Bryan Riley of the Heritage Foundation helps the “Insider” place free trade in the proper perspective.

U.S. manufacturing output has never been higher than it is today. Manufacturing workers are more productive than ever, thanks in part due to U.S. trade agreements. Some people complain that there are fewer manufacturing jobs, but whether in agriculture or manufacturing, the ability of fewer people to produce more output is a good thing.

We know how to increase farm jobs—just outlaw tractors. And we know how to increase manufacturing jobs—just require everyone to work with one hand tied behind his back.

In fact, a recent Ball State University study found that if we somehow kept the productivity of manufacturing workers at 2000 levels, then in 2010 we would have had 20.1 million manufacturing jobs instead of just 12.1 million.

U.S. manufacturing output went up after the North American Free Trade Agreement (NAFTA) was approved, and it continued to increase after China joined the World Trade Organization (WTO). The same goes for agricultural output.
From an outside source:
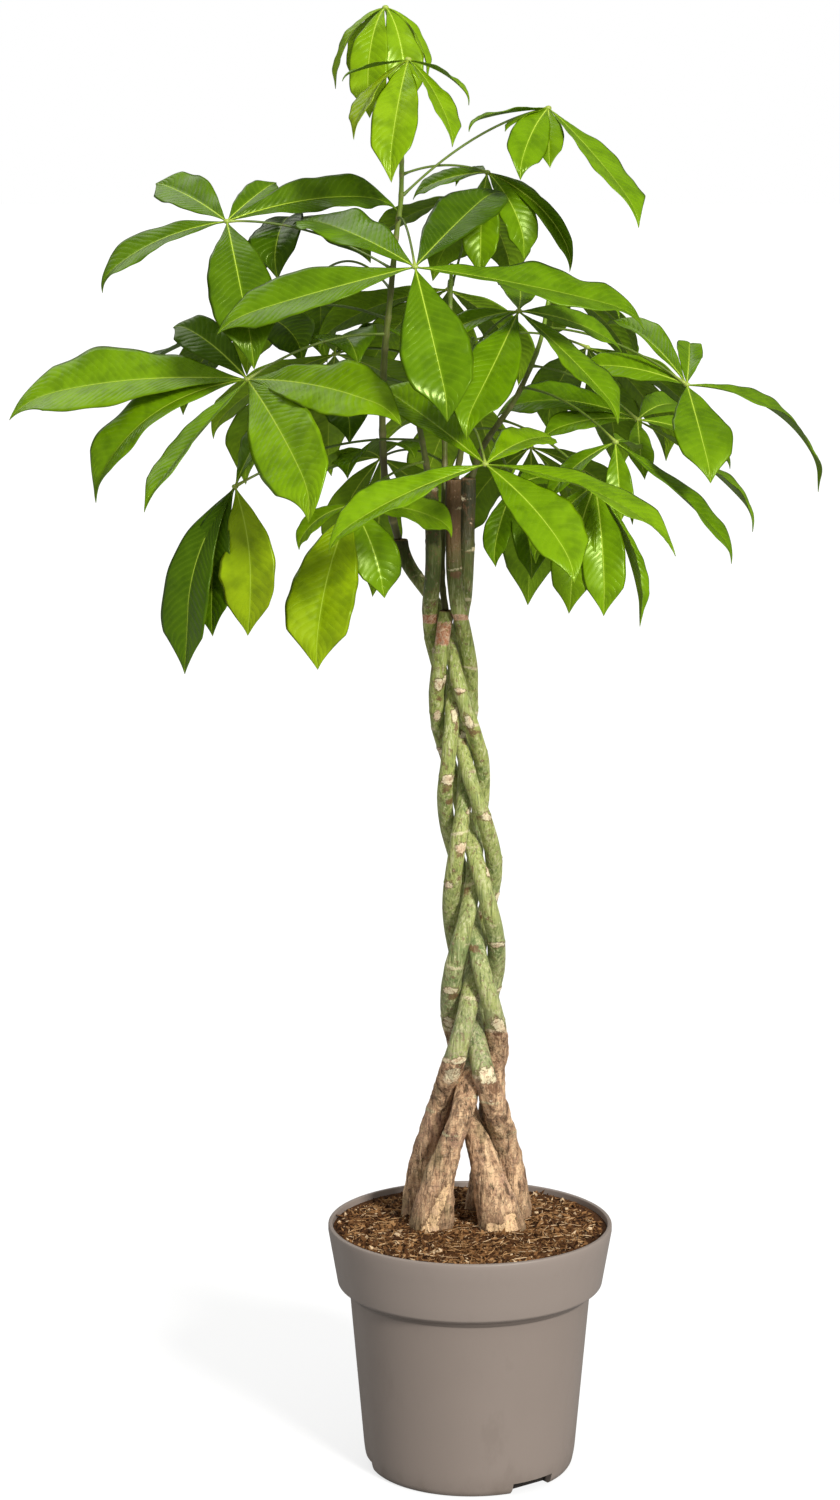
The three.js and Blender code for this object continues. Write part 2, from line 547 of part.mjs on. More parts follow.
// The midrib of a leaflet: it leaves the hub in the leaf's plane and bends down under its weight.
// Gives the point, the side direction and the upward normal at each of LEAFLET_INTEGRATION steps.
function leafletMidrib(leaf, [turn, length, droop], roll) {
  const lean = new THREE.Vector3(Math.cos(leaf.face[0] * DEG), Math.sin(leaf.face[0] * DEG), 0);
  const hinge = new THREE.Vector3(-lean.y, lean.x, 0);
  const normal = new THREE.Vector3(0, 0, 1).applyAxisAngle(hinge, leaf.face[1] * DEG);
  const flat = new THREE.Vector3(Math.cos(turn * DEG), Math.sin(turn * DEG), 0);
  flat.applyAxisAngle(hinge, leaf.face[1] * DEG);
  const lift = leaf.lift * DEG;
  const start = flat.clone().multiplyScalar(Math.cos(lift)).addScaledVector(normal, Math.sin(lift));
  const above = normal.clone().multiplyScalar(Math.cos(lift)).addScaledVector(flat, -Math.sin(lift));
  const side = above.clone().cross(start).multiplyScalar(Math.cos(roll * DEG));
  side.addScaledVector(above, Math.sin(roll * DEG));
  const rise = Math.asin(start.z);
  const outward = new THREE.Vector3(start.x, start.y, 0).normalize();
  const level = new THREE.Vector3(-outward.y, outward.x, 0);
  const inPlane = (high, far) => new THREE.Vector3(0, 0, high).addScaledVector(outward, far);
  const upright = (angle) => inPlane(Math.cos(angle), -Math.sin(angle));
  const ahead = (angle) => inPlane(Math.sin(angle), Math.cos(angle));
  const sideLevel = side.dot(level);
  const sideUpright = side.dot(upright(rise));
  const bend = leaf.bend ?? DROOP_POWER;
  const angleAt = (t) => Math.max(rise - droop * DEG * t ** bend, Math.min(rise, STEEPEST * DEG));
  const point = new THREE.Vector3(...leaf.hub);
  const steps = [];
  for (let i = 0; i <= LEAFLET_INTEGRATION; i++) {
    const angle = angleAt(i / LEAFLET_INTEGRATION);
    const across = level.clone().multiplyScalar(sideLevel).addScaledVector(upright(angle), sideUpright);
    steps.push({ point: point.clone(), side: across, up: ahead(angle).cross(across) });
    const next = angleAt((i + 0.5) / LEAFLET_INTEGRATION);
    point.addScaledVector(ahead(next), length / LEAFLET_INTEGRATION);
  }
  return steps;
}

function makeLeaflet(leaf, leaflet, roll) {
  const steps = leafletMidrib(leaf, leaflet, roll);
  const length = leaflet[1];
  const width = leaflet[4] ?? 1;
  const rings = [];
  for (const t of LEAFLET_STATIONS) {
    const { point, side, up } = steps[Math.round(t * LEAFLET_INTEGRATION)];
    if (t === 1) {
      rings.push([point]);
      continue;
    }
    const half = Math.max(LEAFLET_ROOT, (leafletShape(t) * length * LEAFLET_WIDTH * width) / 2);
    const thick = (LEAFLET_THICKNESS * (1 - LEAFLET_THINNING * t)) / 2;
    const out = half * Math.cos(LEAFLET_FOLD * DEG);
    const high = half * Math.sin(LEAFLET_FOLD * DEG);
    rings.push([
      point.clone().addScaledVector(side, out).addScaledVector(up, high),
      point.clone().addScaledVector(up, thick),
      point.clone().addScaledVector(side, -out).addScaledVector(up, high),
      point.clone().addScaledVector(up, -thick),
    ]);
  }
  return toSolid(skin(rings, [false, true, false, true]));
}

function petioleLine(leaf, shoot, reach) {
  const curve = shootCurve(shoot).getPoints(shoot.steps * SEAT_PLACES);
  const root = curve.reduce((a, b) => (Math.abs(b.z - leaf.at) < Math.abs(a.z - leaf.at) ? b : a));
  const hub = new THREE.Vector3(...leaf.hub);
  const outward = new THREE.Vector3(hub.x - root.x, hub.y - root.y, 0).normalize();
  const start = root.clone().addScaledVector(outward, reach);
  const chord = hub.clone().sub(start);
  const crown = start.clone().addScaledVector(chord, 0.5);
  crown.z += PETIOLE_RISE * chord.length();
  return new THREE.QuadraticBezierCurve3(start, crown, hub).getPoints(PETIOLE_STEPS);
}

// The petiole, drawn in towards the middle of its shoot until its root lies SEAT_GAP off it.
function makePetiole(leaf) {
  const shoot = SHOOTS.find((s) => s.name === leaf.shoot);
  const seat = shootSolid(shoot);
  let reach = shoot.radii[0] + PETIOLE_RADIUS;
  let petiole = null;
  for (let i = 0; i < SEAT_ROUNDS; i++) {
    const line = petioleLine(leaf, shoot, reach);
    petiole = toSolid(stem(line, line.map(() => PETIOLE_RADIUS), PETIOLE_SIDES));
    reach += SEAT_GAP - petiole.minGap(seat, SEAT_SEARCH);
  }
  return petiole;
}

function makeLeaf(leaf, number) {
  let solid = makePetiole(leaf);
  const hub = new THREE.OctahedronGeometry(HUB_RADIUS, 0);
  hub.translate(...leaf.hub);
  solid = solid.add(toSolid(hub));
  leaf.leaflets.forEach((leaflet, place) => {
    const roll = leaflet[3] ?? LEAFLET_ROLL * Math.sin(ROLL_BY_LEAF * number + ROLL_BY_LEAFLET * place);
    solid = solid.add(makeLeaflet(leaf, leaflet, roll));
  });
  return toMesh(leaf.name, solid, leafFinish);
}

// ---------- the whole plant ----------

const group = new THREE.Group();
group.add(makePot());
group.add(makeSoil());
for (const trunk of TRUNKS) group.add(makeTrunk(trunk));
for (const shoot of SHOOTS) group.add(toMesh(shoot.name, shootSolid(shoot), shootFinish));
LEAVES.forEach((leaf, number) => group.add(makeLeaf(leaf, number)));

export default group;
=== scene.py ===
# Looks of the potted money tree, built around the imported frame.
# Metres, +Z up, the front of the plant along -Y, the origin in the middle of the pot's foot.
# Tables and formulas of the plant's form are in millimetres and degrees and are scaled when a mesh is made.
import math

import bpy
import numpy as np
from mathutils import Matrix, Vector, noise


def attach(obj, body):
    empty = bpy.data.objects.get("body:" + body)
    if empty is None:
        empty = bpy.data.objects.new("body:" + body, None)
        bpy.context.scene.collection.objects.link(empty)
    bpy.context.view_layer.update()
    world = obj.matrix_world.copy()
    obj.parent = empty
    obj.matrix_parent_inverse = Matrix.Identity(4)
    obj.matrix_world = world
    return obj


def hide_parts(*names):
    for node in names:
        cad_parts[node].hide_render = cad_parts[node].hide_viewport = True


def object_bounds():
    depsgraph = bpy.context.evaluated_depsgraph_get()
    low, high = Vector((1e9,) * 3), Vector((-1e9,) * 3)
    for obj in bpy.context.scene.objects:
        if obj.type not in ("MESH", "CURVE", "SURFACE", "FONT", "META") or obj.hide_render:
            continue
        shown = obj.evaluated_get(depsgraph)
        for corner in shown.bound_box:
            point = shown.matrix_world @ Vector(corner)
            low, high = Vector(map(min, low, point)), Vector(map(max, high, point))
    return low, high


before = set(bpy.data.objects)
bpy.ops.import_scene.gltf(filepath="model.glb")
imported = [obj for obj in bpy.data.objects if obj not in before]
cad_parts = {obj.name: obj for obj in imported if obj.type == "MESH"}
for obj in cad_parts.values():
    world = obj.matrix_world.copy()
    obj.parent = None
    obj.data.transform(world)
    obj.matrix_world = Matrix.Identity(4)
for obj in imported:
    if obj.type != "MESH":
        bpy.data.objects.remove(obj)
CAD_BOX = [list(corner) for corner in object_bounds()]

MM = 0.001
DEG = math.pi / 180
TURN = 2 * math.pi
UP = np.array([0.0, 0.0, 1.0])
SEED = 41  # each piece adds a number of its own

# ---------- camera, light and floor ----------

CAMERA_PLACE = (-0.0476, -3.3, 1.262)
CAMERA_DOWN = 9.76
FOCAL_PIXELS = 3596
PHOTO_HEIGHT = 1500
SENSOR = 36.0
FAR_CLIP = 100
FLOOR_SIZE = 60.0
FLOOR_GREY = 0.30
FLOOR_GLOW = 0.72  # added where the camera sees the floor
ROOM_LIGHT = 0.70
ROOM_GLOSS = 0.08
BACKDROP_LIGHT = 1.0
# Name, place, strength, angle across and colour of each distant light.
SUNS = (
    ("key", (1.35, -2.3, 1.43), 3.65, 12, (1.0, 0.985, 0.955)),
    ("back", (-1.4, 2.2, 2.4), 0.5, 40, (1.0, 1.0, 0.97)),
)

# ---------- form of the pot ----------

POT_HEIGHT = 239
RIM_RADIUS = 135
RIM_ROLL = 3
LIP_BACK = 4.2
BAND_FOOT = (126, 181)  # radius and height, as in the next three
BEVEL_FOOT = (114.8, 173.4)
BODY_TOP = (114, 169)
BODY_FOOT = (101, 16)
FOOT_CHAMFER = (3.5, 4)
FOOT_RADIUS = 95
WALL = 2.2
FLOOR_THICKNESS = 3
FLOOR_LIFT = 6
CENTRE_DISC_RADIUS = 34
FOOT_RING_RADIUS = 84
FLOOR_SLOPE = 5
NOTCH_WIDTH = 46
NOTCH_HEIGHT = 11
NOTCH_CUT = 60
NOTCH_MIDDLE = 30
NOTCH_FACE = FOOT_RING_RADIUS + NOTCH_MIDDLE - NOTCH_CUT / 2
NOTCH_TURNS = (-53, 67, 187)
DRAIN_RADIUS = 6
DRAIN_CIRCLE_RADIUS = 60
DRAIN_COUNT = 6
DRAIN_SIDES = 28
DRAIN_CUT = 40
POT_SIDES = 144
POT_RING_SPACING = 12
POT_CREASE = 38  # edges sharper than this stay crisp
ROUNDING_STEPS = 5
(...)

With respect to agriculture, here’s what a National Public Radio report said about trade: “Walk through the produce section of your supermarket and you’ll see things you’d never have seen years ago—like fresh raspberries or green beans in the dead of winter.”
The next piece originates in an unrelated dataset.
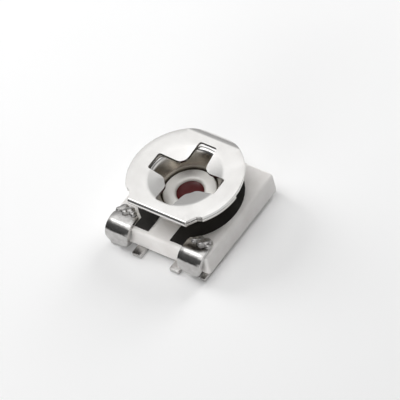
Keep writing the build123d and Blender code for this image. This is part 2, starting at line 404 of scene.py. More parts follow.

Most Americans take these benefits for granted. Economists often talk about the benefits of lower prices, or a growing economy, but we also benefit from more choices than ever before.

Someone said NAFTA could have been called the North American Cancer Reduction Agreement, since it increased the year-round supply of fruits and vegetables for U.S. households.
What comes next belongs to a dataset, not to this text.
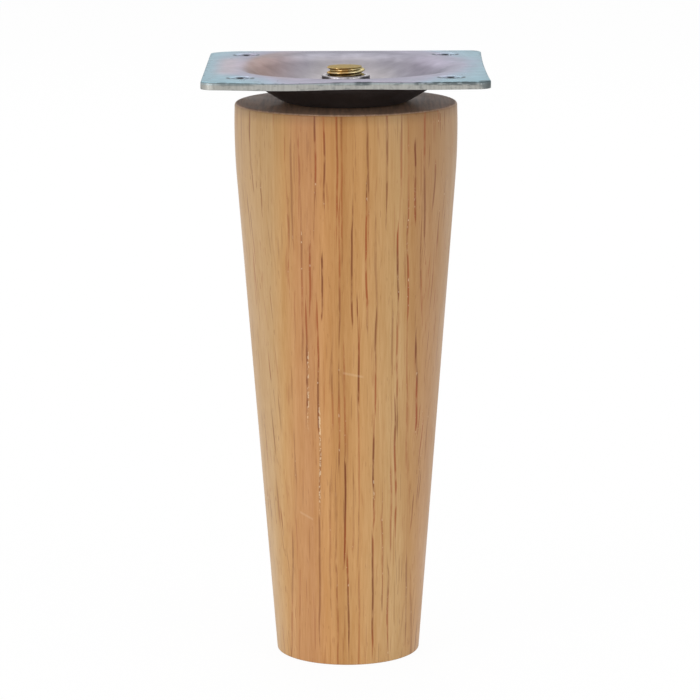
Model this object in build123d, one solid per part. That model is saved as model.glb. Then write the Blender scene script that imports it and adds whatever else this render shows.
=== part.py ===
# Straight wooden furniture leg, screwed home under a dished steel mounting plate.
# All sizes are millimetres. The origin is the centre of the foot, +Z points up
# to the plate, and X and Y run along the plate's edges.

import os
from math import acos, asin, atan2, cos, hypot, radians, sin, tan

from build123d import *

# Turned leg: a straight taper that runs into a gentle belly below the top
leg_height = 150.0
foot_diameter = 38.7
foot_edge = 0.3  # eased off the foot's rim
belly_diameter = 59.4
belly_below_top = 6.5
belly_arc_radius = 180.0
top_edge = 0.6  # eased off the top's rim

# Mounting plate: one square of sheet with its middle pressed down into a dish
plate_side = 74.4
plate_sheet = 2.0
plate_corner_radius = 3.6
dish_depth = 7.5
dish_floor_radius = 16.2  # where the underside of floor and wall would meet
dish_wall_angle = 31.0  # between the wall and the flat
dish_floor_bend = 6.0  # inside radius of the bend at the floor
dish_rim_bend = 10.0  # inside radius of the bend at the rim

# Screw holes in the plate, countersunk from below
screw_spacing = 54.4
screw_hole_diameter = 4.6
screw_sink_angle = 90.0
screw_land = 0.5  # straight wall left above the countersink

# Thread shared by the nut and the upper end of the hanger bolt
thread_diameter = 10.0
thread_clearance = 0.05

# Weld nut on the floor of the dish
nut_diameter = 12.8
nut_height = 5.2
nut_edge = 0.4  # taken off round its top
floor_hole_clearance = 0.5  # round the bolt, where it passes the dish floor

# Hanger bolt: a machine thread above, a plain neck, and a wood thread with a point
bolt_tip_drop = 0.1  # how far the tip stays below the plate's flat
bolt_tip_chamfer = 0.9
machine_thread_length = 20.0
neck_diameter = 8.6
neck_length = 4.0
wood_thread_diameter = 9.6
wood_thread_length = 26.0
point_length = 6.0
bore_clearance = 0.05  # between the bolt and the bore in the leg
bore_spare_depth = 2.0  # drilled past the bolt's point

# Levels and radii that follow from the sizes above
foot_radius = foot_diameter / 2
belly_radius = belly_diameter / 2
belly_level = leg_height - belly_below_top
belly_arc_axis = belly_radius - belly_arc_radius
dish_floor_top = leg_height + plate_sheet
plate_underside = leg_height + dish_depth
plate_top = plate_underside + plate_sheet
thread_radius = thread_diameter / 2
wood_thread_radius = wood_thread_diameter / 2
bolt_tip_level = plate_top - bolt_tip_drop
machine_thread_end = bolt_tip_level - machine_thread_length
neck_end = machine_thread_end - neck_length
wood_thread_end = neck_end - wood_thread_length
point_level = wood_thread_end - point_length


def revolved(outline):
    """A solid of revolution about Z, from a closed outline of radius and height."""
    return revolve(Plane.XZ * make_face(outline), axis=Axis.Z)


def belly_point(level):
    """The point of the belly's arc at a level, as radius and height."""
    rise = asin((level - belly_level) / belly_arc_radius)
    return (belly_arc_axis + belly_arc_radius * cos(rise), level)


def turned_leg():
    """The leg as it leaves the lathe, with its edges eased and its top bored."""
    foot_rim = (foot_radius, foot_edge)
    span = hypot(foot_radius - belly_arc_axis, belly_level - foot_edge)
    sight_line = atan2(foot_edge - belly_level, foot_radius - belly_arc_axis)
    tangent_angle = sight_line + acos(belly_arc_radius / span)
    taper_end = belly_point(belly_level + belly_arc_radius * sin(tangent_angle))

    top_rim = belly_point(leg_height - top_edge)
    top_radius = belly_point(leg_height)[0] - top_edge
    belly = ThreePointArc(taper_end, belly_point(belly_level), top_rim)
    straights = Polyline(
        top_rim,
        (top_radius, leg_height),
        (0, leg_height),
        (0, 0),
        (foot_radius - foot_edge, 0),
        foot_rim,
        taper_end,
    )
    return revolved([belly, straights]) - bolt_bore()


def mounting_plate():
    """The pressed plate: an even sheet turned into a dish, trimmed square and punched."""
    wall_angle = radians(dish_wall_angle)
    wall_run = dish_depth / tan(wall_angle)
    bend_shift = plate_sheet * tan(wall_angle / 2)
    floor_hole_radius = thread_radius + floor_hole_clearance
    disc_radius = plate_side  # reaches past the corners of the square

    lower_floor = (dish_floor_radius, leg_height)
    lower_rim = (dish_floor_radius + wall_run, plate_underside)
    upper_rim = (lower_rim[0] - bend_shift, plate_top)
    upper_floor = (lower_floor[0] - bend_shift, dish_floor_top)
    section = FilletPolyline(
        (floor_hole_radius, leg_height),
        lower_floor,
        lower_rim,
        (disc_radius, plate_underside),
        (disc_radius, plate_top),
        upper_rim,
        upper_floor,
        (floor_hole_radius, dish_floor_top),
        radius=[
            0,
            dish_floor_bend + plate_sheet,
            dish_rim_bend,
            0,
            0,
            dish_rim_bend + plate_sheet,
            dish_floor_bend,
            0,
        ],
        close=True,
    )
    dished_disc = revolved(section)

    square = RectangleRounded(plate_side, plate_side, plate_corner_radius)
    trim_height = dish_depth + 2 * plate_sheet
    trim = Pos(0, 0, plate_top - trim_height) * extrude(square, trim_height)
    return (dished_disc & trim) - screw_holes()


def screw_holes():
    """Four round holes through the flat, each with a countersink on the leg's side."""
    sink_depth = plate_sheet - screw_land
    hole_radius = screw_hole_diameter / 2
    sink_radius = hole_radius + sink_depth * tan(radians(screw_sink_angle / 2))
    hole = Pos(0, 0, plate_top - plate_sheet / 2) * Cylinder(hole_radius, 2 * plate_sheet)
    sink_middle = plate_underside + sink_depth / 2
    sink = Pos(0, 0, sink_middle) * Cone(sink_radius, hole_radius, sink_depth)
    corners = GridLocations(screw_spacing, screw_spacing, 2, 2)
    return [corner * (hole + sink) for corner in corners]


def weld_nut():
    """A round nut with a chamfered top, standing on the floor of the dish."""
    bore_radius = thread_radius + thread_clearance
    nut_radius = nut_diameter / 2
    nut_top = dish_floor_top + nut_height
    outline = Polyline(
        (bore_radius, dish_floor_top),
        (nut_radius, dish_floor_top),
        (nut_radius, nut_top - nut_edge),
        (nut_radius - nut_edge, nut_top),
        (bore_radius, nut_top),
        close=True,
    )
    return revolved(outline)


def hanger_bolt():
    """The double-ended bolt, each thread as its outer cylinder."""
    neck_radius = neck_diameter / 2
    outline = Polyline(
        (0, bolt_tip_level),
        (thread_radius - bolt_tip_chamfer, bolt_tip_level),
        (thread_radius, bolt_tip_level - bolt_tip_chamfer),
        (thread_radius, machine_thread_end),
        (neck_radius, machine_thread_end),
        (neck_radius, neck_end),
        (wood_thread_radius, neck_end),
        (wood_thread_radius, wood_thread_end),
        (0, point_level),
        close=True,
    )
    return revolved(outline)


def bolt_bore():
    """The stepped bore in the leg that the bolt is driven into, open at the leg's top."""
    wide_radius = thread_radius + bore_clearance
    narrow_radius = wood_thread_radius + bore_clearance
    step_level = machine_thread_end - bore_clearance
    bottom_level = point_level - bore_spare_depth
    outline = Polyline(
        (0, plate_top),
        (wide_radius, plate_top),
        (wide_radius, step_level),
        (narrow_radius, step_level),
        (narrow_radius, bottom_level),
        (0, bottom_level),
        close=True,
    )
    return revolved(outline)


sub_parts = {
    "turned_leg": turned_leg(),
    "mounting_plate": mounting_plate(),
    "weld_nut": weld_nut(),
    "hanger_bolt": hanger_bolt(),
}

os.makedirs("parts", exist_ok=True)
for node_name, shape in sub_parts.items():
    export_step(shape, f"parts/{node_name}.step")
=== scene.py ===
from functools import partial
from math import acos, asin, atan2, ceil, cos, degrees, hypot, pi, radians, sin, tan

import bmesh
import bpy
from mathutils import Matrix, Vector


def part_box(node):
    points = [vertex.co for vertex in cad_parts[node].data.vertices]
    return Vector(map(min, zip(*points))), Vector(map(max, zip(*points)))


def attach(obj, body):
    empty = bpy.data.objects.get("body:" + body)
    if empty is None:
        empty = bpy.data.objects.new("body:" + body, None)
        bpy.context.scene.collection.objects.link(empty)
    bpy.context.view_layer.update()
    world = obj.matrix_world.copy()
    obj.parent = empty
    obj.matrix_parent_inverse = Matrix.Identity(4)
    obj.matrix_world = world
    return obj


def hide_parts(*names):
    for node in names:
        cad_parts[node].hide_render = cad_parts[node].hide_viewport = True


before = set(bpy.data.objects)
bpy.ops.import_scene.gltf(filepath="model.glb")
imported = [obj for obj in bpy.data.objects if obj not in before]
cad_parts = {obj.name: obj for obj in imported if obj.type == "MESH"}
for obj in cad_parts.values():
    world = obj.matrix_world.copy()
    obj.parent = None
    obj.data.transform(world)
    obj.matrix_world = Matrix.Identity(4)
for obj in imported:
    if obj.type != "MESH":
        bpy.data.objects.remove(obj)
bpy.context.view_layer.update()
mm = 0.001
scene = bpy.context.scene
plainWhite = (1, 1, 1, 1)
print("frame loaded:", sorted(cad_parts))


def linearColour(code):
    channels = [int(code[i:i + 2], 16) / 255 for i in (1, 3, 5)]
    linear = [c / 12.92 if c <= 0.04045 else ((c + 0.055) / 1.055) ** 2.4 for c in channels]
    return (*linear, 1.0)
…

The lesson here is that the standard account of trade issues that you find in the news is wrongheaded. That view identifies the national interest with increasing exports in order to create jobs, and holds that trade agreements that help other countries export more than our own country are bad trade deals. But a better measure is whether those agreements increase Americans’ freedom, regardless of what happens to exports and imports as a result.

Worrying about the balance of trade between nations is as arbitrary as worrying about the balance of trade between households and firms. You personally have a trade surplus with your employer. You export your labor outside your household by sending it to your employer. Your employer reciprocates not by exporting any goods and services back to you, but by drawing down its assets and sending you currency. At the same time, you have a trade deficit with many others. You run a trade deficit with the grocery store, and the hardware store, and the shoe store, and your dentist, and the kid next door who mows your lawn.

Nobody thinks the economy would be better if we tried to eliminate all these inter-firm/household trade deficits. That would be a barter economy! Trade that crosses national borders benefits people for the same reason as trade that crosses the street: It allows everyone to enjoy more and better stuff than they could produce themselves.